Boiled pearl barley from the supermarket, very low in protein but will still give the fish enough to stay strong over the winter, don’t feed loads of it, just a small amount. It will even make the fish more active and stop them sitting on the bottom as much as they would. Its a great winter food for low temperatures and very cheap and is also freezable. I had customers using it for the first time last year and they could not believe the results and how different their Koi were from previous winters.

Parasites?

Yes, parasites will go much more inactive during colder months but they are still there. It is always best to get a scrape before the winter hits to make sure you have done your best to eradicate any parasite you may find. While they will not reproduce as much as in a nice hot temperature, they will still reproduce. If your Koi are sat at the bottom with everything shut down then the parasites will still cause them harm.
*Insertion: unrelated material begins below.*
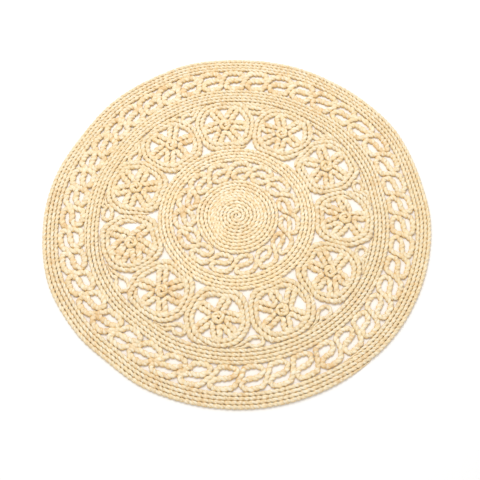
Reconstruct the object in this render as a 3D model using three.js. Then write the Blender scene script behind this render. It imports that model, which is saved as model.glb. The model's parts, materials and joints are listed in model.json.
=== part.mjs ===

Some treatments may not work at lower temperatures but there are some that will.

 

Now I am not trying to frighten anybody, I just want to explain what can happen over the winters. I am sure there are readers now saying “I’ve had fish for 20 years and never heated and never had a problem” yes I am sure you haven’t had any problems, but you could. New ponds and new Koi Keepers going through their first winters could have issues.

Just please follow the advice and it will help lower the risk of those winter problems you might get.